Prompt> Go through the listing and copy every line word for word.

---------- Recorded data ----------

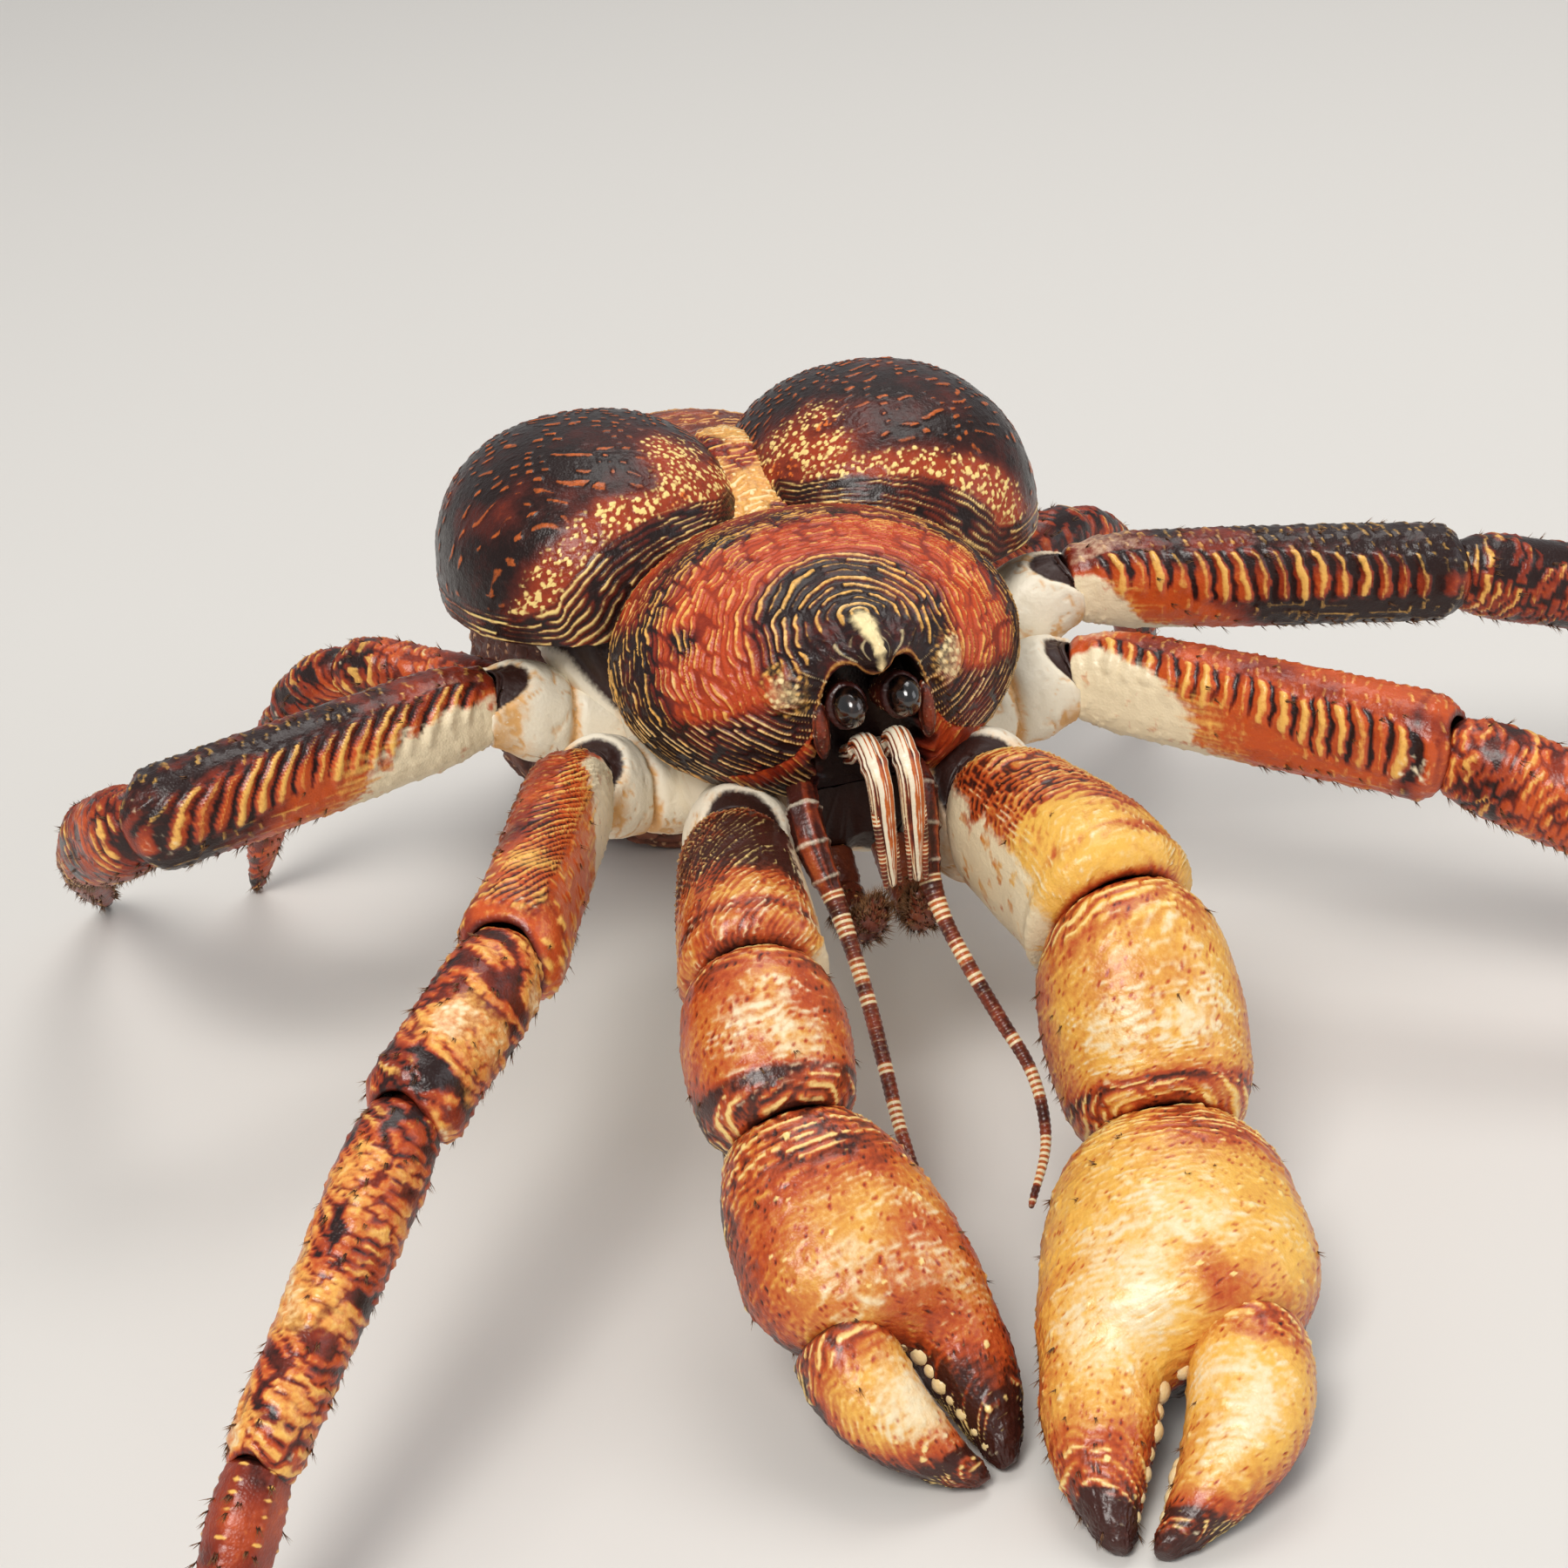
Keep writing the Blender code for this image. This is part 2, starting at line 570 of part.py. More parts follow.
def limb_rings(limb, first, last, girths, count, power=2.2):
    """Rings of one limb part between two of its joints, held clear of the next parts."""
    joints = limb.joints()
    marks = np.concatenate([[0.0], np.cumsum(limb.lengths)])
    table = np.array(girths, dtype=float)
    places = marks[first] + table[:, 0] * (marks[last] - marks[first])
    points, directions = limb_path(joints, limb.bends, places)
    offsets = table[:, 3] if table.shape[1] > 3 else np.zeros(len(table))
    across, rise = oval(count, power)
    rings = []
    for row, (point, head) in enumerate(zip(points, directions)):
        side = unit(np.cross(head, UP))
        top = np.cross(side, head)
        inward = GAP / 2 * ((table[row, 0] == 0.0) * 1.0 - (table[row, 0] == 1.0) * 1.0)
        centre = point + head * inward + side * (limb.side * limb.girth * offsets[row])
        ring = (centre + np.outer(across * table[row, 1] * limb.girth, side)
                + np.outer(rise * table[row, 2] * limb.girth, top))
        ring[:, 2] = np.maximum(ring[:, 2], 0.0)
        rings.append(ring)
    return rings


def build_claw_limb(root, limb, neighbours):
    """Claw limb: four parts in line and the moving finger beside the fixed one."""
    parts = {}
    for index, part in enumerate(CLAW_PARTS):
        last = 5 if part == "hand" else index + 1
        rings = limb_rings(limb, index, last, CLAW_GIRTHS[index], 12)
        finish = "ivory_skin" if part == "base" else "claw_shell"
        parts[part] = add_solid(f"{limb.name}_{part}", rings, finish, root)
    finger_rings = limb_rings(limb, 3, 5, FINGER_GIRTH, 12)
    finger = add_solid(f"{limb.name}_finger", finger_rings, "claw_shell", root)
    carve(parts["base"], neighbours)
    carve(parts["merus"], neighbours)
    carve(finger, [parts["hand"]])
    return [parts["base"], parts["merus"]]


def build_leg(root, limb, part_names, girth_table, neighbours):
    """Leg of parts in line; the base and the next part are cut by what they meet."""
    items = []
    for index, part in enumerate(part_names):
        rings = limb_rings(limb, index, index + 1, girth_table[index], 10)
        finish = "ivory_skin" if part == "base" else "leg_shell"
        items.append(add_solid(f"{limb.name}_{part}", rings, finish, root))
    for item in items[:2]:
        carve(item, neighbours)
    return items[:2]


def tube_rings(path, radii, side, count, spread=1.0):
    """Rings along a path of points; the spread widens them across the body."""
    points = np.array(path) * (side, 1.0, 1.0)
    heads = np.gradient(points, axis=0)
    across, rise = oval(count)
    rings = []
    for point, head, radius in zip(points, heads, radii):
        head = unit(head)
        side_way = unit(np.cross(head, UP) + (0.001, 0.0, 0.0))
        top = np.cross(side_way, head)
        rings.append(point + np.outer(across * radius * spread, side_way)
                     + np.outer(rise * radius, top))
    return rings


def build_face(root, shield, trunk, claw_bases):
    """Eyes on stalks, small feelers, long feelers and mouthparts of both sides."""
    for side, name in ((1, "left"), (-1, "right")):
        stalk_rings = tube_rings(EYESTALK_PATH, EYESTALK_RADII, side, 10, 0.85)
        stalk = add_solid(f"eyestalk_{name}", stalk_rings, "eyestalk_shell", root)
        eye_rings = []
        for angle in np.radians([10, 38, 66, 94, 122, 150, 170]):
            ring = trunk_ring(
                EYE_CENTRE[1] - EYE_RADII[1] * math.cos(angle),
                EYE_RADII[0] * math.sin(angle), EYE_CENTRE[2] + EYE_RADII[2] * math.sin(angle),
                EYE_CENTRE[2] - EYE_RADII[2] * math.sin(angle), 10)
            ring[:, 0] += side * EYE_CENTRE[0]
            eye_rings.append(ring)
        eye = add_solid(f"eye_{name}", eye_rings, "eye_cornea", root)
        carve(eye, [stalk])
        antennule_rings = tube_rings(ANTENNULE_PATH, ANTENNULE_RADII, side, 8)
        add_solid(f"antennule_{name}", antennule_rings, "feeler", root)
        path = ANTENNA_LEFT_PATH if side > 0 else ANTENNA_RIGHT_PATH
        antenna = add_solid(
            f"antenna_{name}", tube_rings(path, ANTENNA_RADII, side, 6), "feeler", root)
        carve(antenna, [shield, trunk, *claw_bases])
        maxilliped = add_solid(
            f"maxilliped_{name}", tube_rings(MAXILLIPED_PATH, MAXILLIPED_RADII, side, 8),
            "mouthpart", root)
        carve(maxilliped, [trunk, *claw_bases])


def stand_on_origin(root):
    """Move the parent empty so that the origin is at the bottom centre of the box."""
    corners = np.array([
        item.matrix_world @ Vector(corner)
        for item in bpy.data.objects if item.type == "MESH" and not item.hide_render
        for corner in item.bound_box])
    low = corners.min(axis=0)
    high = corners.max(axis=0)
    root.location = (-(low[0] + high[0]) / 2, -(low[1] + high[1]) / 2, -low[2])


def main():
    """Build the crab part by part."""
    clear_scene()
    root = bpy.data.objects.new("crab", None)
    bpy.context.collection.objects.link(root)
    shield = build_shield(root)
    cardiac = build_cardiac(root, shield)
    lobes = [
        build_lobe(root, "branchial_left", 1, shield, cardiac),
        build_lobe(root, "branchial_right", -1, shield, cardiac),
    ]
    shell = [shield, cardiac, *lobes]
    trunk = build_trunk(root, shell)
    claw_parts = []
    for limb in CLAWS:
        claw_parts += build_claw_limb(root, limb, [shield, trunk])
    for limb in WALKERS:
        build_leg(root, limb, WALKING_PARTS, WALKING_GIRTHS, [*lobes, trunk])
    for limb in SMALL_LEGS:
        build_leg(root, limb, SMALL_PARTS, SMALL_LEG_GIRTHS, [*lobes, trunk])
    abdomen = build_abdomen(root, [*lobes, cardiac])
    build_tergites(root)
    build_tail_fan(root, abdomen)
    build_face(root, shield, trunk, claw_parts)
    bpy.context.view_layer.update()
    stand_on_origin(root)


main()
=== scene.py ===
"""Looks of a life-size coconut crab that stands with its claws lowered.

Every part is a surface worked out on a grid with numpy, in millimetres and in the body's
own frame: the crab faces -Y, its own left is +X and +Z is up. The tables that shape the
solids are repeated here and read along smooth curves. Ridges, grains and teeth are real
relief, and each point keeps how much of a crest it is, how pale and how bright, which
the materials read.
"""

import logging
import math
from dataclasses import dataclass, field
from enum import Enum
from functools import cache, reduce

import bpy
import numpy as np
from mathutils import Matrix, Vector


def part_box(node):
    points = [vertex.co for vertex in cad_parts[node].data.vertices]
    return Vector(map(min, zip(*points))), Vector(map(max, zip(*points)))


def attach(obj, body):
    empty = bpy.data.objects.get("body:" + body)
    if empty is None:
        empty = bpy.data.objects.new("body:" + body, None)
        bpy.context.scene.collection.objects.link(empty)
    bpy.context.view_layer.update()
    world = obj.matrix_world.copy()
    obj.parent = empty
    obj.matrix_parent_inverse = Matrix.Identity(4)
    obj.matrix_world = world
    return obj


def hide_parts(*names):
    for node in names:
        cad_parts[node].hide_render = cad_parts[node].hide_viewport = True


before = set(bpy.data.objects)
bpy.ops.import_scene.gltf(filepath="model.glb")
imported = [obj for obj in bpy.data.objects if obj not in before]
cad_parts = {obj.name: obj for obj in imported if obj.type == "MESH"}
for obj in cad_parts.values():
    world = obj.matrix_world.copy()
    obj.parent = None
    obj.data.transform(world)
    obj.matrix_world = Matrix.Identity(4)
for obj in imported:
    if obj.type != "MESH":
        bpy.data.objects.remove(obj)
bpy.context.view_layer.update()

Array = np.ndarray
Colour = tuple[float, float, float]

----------

Correct output>
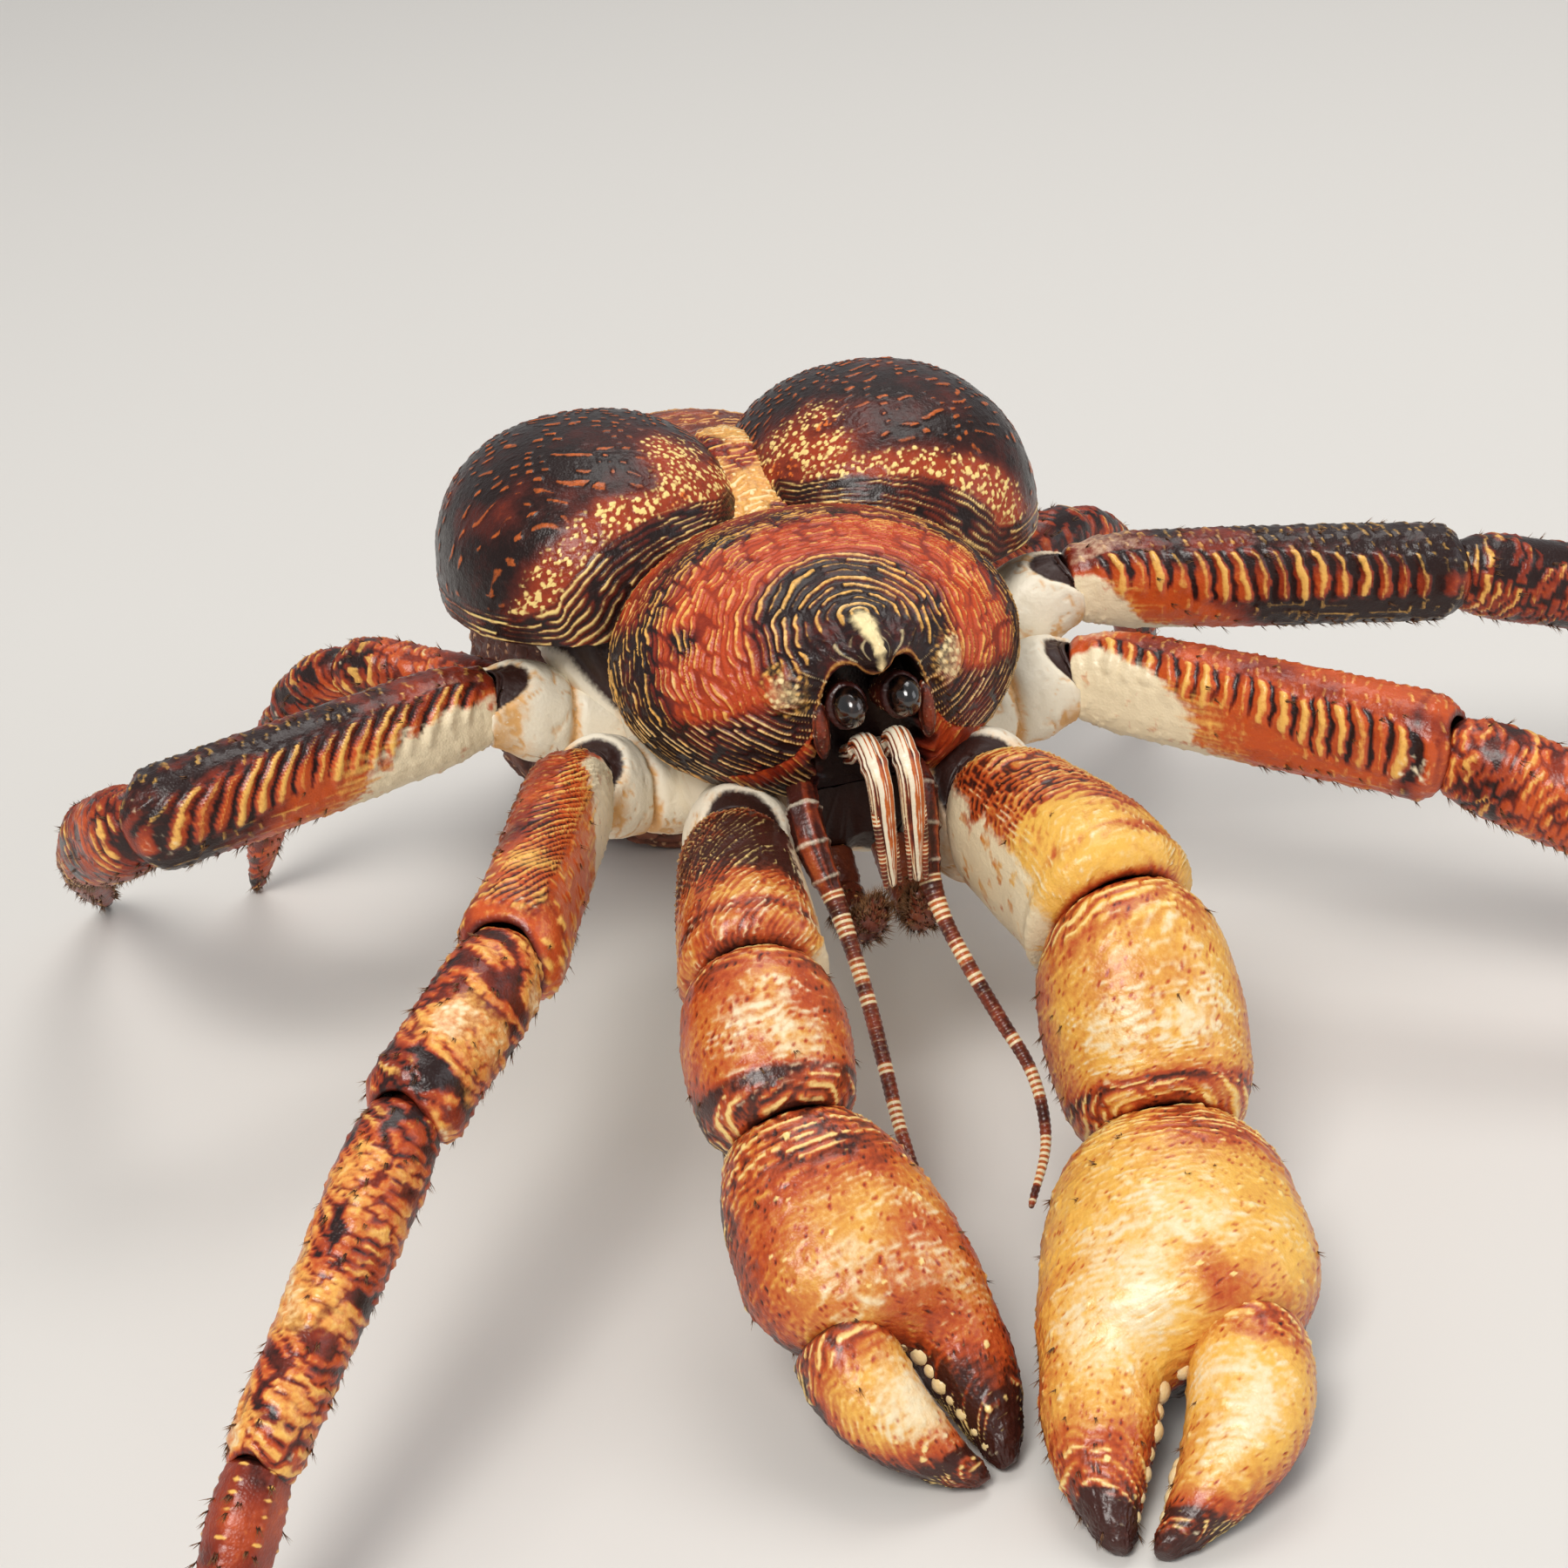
Keep writing the Blender code for this image. This is part 2, starting at line 570 of part.py. More parts follow.
def limb_rings(limb, first, last, girths, count, power=2.2):
    """Rings of one limb part between two of its joints, held clear of the next parts."""
    joints = limb.joints()
    marks = np.concatenate([[0.0], np.cumsum(limb.lengths)])
    table = np.array(girths, dtype=float)
    places = marks[first] + table[:, 0] * (marks[last] - marks[first])
    points, directions = limb_path(joints, limb.bends, places)
    offsets = table[:, 3] if table.shape[1] > 3 else np.zeros(len(table))
    across, rise = oval(count, power)
    rings = []
    for row, (point, head) in enumerate(zip(points, directions)):
        side = unit(np.cross(head, UP))
        top = np.cross(side, head)
        inward = GAP / 2 * ((table[row, 0] == 0.0) * 1.0 - (table[row, 0] == 1.0) * 1.0)
        centre = point + head * inward + side * (limb.side * limb.girth * offsets[row])
        ring = (centre + np.outer(across * table[row, 1] * limb.girth, side)
                + np.outer(rise * table[row, 2] * limb.girth, top))
        ring[:, 2] = np.maximum(ring[:, 2], 0.0)
        rings.append(ring)
    return rings


def build_claw_limb(root, limb, neighbours):
    """Claw limb: four parts in line and the moving finger beside the fixed one."""
    parts = {}
    for index, part in enumerate(CLAW_PARTS):
        last = 5 if part == "hand" else index + 1
        rings = limb_rings(limb, index, last, CLAW_GIRTHS[index], 12)
        finish = "ivory_skin" if part == "base" else "claw_shell"
        parts[part] = add_solid(f"{limb.name}_{part}", rings, finish, root)
    finger_rings = limb_rings(limb, 3, 5, FINGER_GIRTH, 12)
    finger = add_solid(f"{limb.name}_finger", finger_rings, "claw_shell", root)
    carve(parts["base"], neighbours)
    carve(parts["merus"], neighbours)
    carve(finger, [parts["hand"]])
    return [parts["base"], parts["merus"]]


def build_leg(root, limb, part_names, girth_table, neighbours):
    """Leg of parts in line; the base and the next part are cut by what they meet."""
    items = []
    for index, part in enumerate(part_names):
        rings = limb_rings(limb, index, index + 1, girth_table[index], 10)
        finish = "ivory_skin" if part == "base" else "leg_shell"
        items.append(add_solid(f"{limb.name}_{part}", rings, finish, root))
    for item in items[:2]:
        carve(item, neighbours)
    return items[:2]


def tube_rings(path, radii, side, count, spread=1.0):
    """Rings along a path of points; the spread widens them across the body."""
    points = np.array(path) * (side, 1.0, 1.0)
    heads = np.gradient(points, axis=0)
    across, rise = oval(count)
    rings = []
    for point, head, radius in zip(points, heads, radii):
        head = unit(head)
        side_way = unit(np.cross(head, UP) + (0.001, 0.0, 0.0))
        top = np.cross(side_way, head)
        rings.append(point + np.outer(across * radius * spread, side_way)
                     + np.outer(rise * radius, top))
    return rings


def build_face(root, shield, trunk, claw_bases):
    """Eyes on stalks, small feelers, long feelers and mouthparts of both sides."""
    for side, name in ((1, "left"), (-1, "right")):
        stalk_rings = tube_rings(EYESTALK_PATH, EYESTALK_RADII, side, 10, 0.85)
        stalk = add_solid(f"eyestalk_{name}", stalk_rings, "eyestalk_shell", root)
        eye_rings = []
        for angle in np.radians([10, 38, 66, 94, 122, 150, 170]):
            ring = trunk_ring(
                EYE_CENTRE[1] - EYE_RADII[1] * math.cos(angle),
                EYE_RADII[0] * math.sin(angle), EYE_CENTRE[2] + EYE_RADII[2] * math.sin(angle),
                EYE_CENTRE[2] - EYE_RADII[2] * math.sin(angle), 10)
            ring[:, 0] += side * EYE_CENTRE[0]
            eye_rings.append(ring)
        eye = add_solid(f"eye_{name}", eye_rings, "eye_cornea", root)
        carve(eye, [stalk])
        antennule_rings = tube_rings(ANTENNULE_PATH, ANTENNULE_RADII, side, 8)
        add_solid(f"antennule_{name}", antennule_rings, "feeler", root)
        path = ANTENNA_LEFT_PATH if side > 0 else ANTENNA_RIGHT_PATH
        antenna = add_solid(
            f"antenna_{name}", tube_rings(path, ANTENNA_RADII, side, 6), "feeler", root)
        carve(antenna, [shield, trunk, *claw_bases])
        maxilliped = add_solid(
            f"maxilliped_{name}", tube_rings(MAXILLIPED_PATH, MAXILLIPED_RADII, side, 8),
            "mouthpart", root)
        carve(maxilliped, [trunk, *claw_bases])


def stand_on_origin(root):
    """Move the parent empty so that the origin is at the bottom centre of the box."""
    corners = np.array([
        item.matrix_world @ Vector(corner)
        for item in bpy.data.objects if item.type == "MESH" and not item.hide_render
        for corner in item.bound_box])
    low = corners.min(axis=0)
    high = corners.max(axis=0)
    root.location = (-(low[0] + high[0]) / 2, -(low[1] + high[1]) / 2, -low[2])


def main():
    """Build the crab part by part."""
    clear_scene()
    root = bpy.data.objects.new("crab", None)
    bpy.context.collection.objects.link(root)
    shield = build_shield(root)
    cardiac = build_cardiac(root, shield)
    lobes = [
        build_lobe(root, "branchial_left", 1, shield, cardiac),
        build_lobe(root, "branchial_right", -1, shield, cardiac),
    ]
    shell = [shield, cardiac, *lobes]
    trunk = build_trunk(root, shell)
    claw_parts = []
    for limb in CLAWS:
        claw_parts += build_claw_limb(root, limb, [shield, trunk])
    for limb in WALKERS:
        build_leg(root, limb, WALKING_PARTS, WALKING_GIRTHS, [*lobes, trunk])
    for limb in SMALL_LEGS:
        build_leg(root, limb, SMALL_PARTS, SMALL_LEG_GIRTHS, [*lobes, trunk])
    abdomen = build_abdomen(root, [*lobes, cardiac])
    build_tergites(root)
    build_tail_fan(root, abdomen)
    build_face(root, shield, trunk, claw_parts)
    bpy.context.view_layer.update()
    stand_on_origin(root)


main()
=== scene.py ===
"""Looks of a life-size coconut crab that stands with its claws lowered.

Every part is a surface worked out on a grid with numpy, in millimetres and in the body's
own frame: the crab faces -Y, its own left is +X and +Z is up. The tables that shape the
solids are repeated here and read along smooth curves. Ridges, grains and teeth are real
relief, and each point keeps how much of a crest it is, how pale and how bright, which
the materials read.
"""

import logging
import math
from dataclasses import dataclass, field
from enum import Enum
from functools import cache, reduce

import bpy
import numpy as np
from mathutils import Matrix, Vector


def part_box(node):
    points = [vertex.co for vertex in cad_parts[node].data.vertices]
    return Vector(map(min, zip(*points))), Vector(map(max, zip(*points)))


def attach(obj, body):
    empty = bpy.data.objects.get("body:" + body)
    if empty is None:
        empty = bpy.data.objects.new("body:" + body, None)
        bpy.context.scene.collection.objects.link(empty)
    bpy.context.view_layer.update()
    world = obj.matrix_world.copy()
    obj.parent = empty
    obj.matrix_parent_inverse = Matrix.Identity(4)
    obj.matrix_world = world
    return obj


def hide_parts(*names):
    for node in names:
        cad_parts[node].hide_render = cad_parts[node].hide_viewport = True


before = set(bpy.data.objects)
bpy.ops.import_scene.gltf(filepath="model.glb")
imported = [obj for obj in bpy.data.objects if obj not in before]
cad_parts = {obj.name: obj for obj in imported if obj.type == "MESH"}
for obj in cad_parts.values():
    world = obj.matrix_world.copy()
    obj.parent = None
    obj.data.transform(world)
    obj.matrix_world = Matrix.Identity(4)
for obj in imported:
    if obj.type != "MESH":
        bpy.data.objects.remove(obj)
bpy.context.view_layer.update()

Array = np.ndarray
Colour = tuple[float, float, float]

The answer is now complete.